## Written task
Find every line of the listing below where "follow" appears, and copy it.

CAD and scene scripts:
----------------------------------------

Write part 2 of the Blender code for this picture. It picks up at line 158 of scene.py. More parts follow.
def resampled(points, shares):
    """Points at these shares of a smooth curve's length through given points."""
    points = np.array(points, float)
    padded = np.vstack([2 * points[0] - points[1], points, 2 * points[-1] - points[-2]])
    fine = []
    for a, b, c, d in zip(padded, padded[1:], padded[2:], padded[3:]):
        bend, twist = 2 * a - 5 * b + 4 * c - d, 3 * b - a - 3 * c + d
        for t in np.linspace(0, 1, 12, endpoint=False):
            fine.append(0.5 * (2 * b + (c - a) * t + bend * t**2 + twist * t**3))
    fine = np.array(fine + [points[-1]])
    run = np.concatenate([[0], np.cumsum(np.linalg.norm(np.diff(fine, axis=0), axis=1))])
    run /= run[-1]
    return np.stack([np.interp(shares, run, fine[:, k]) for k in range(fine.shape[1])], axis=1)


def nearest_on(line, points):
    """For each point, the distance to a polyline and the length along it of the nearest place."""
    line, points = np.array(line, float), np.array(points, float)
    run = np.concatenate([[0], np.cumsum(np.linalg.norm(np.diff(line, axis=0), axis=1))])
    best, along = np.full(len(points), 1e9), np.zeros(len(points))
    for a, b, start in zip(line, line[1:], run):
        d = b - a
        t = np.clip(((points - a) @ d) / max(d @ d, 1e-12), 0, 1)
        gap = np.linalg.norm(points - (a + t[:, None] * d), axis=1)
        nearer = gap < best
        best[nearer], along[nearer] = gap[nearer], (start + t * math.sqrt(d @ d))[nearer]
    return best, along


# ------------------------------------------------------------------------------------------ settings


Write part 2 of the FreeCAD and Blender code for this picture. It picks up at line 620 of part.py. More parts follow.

----------------------------------------

## Response to this task
Write part 2 of the Blender code for this picture. It picks up at line 158 of scene.py. More parts follow.
Write part 2 of the FreeCAD and Blender code for this picture. It picks up at line 620 of part.py. More parts follow.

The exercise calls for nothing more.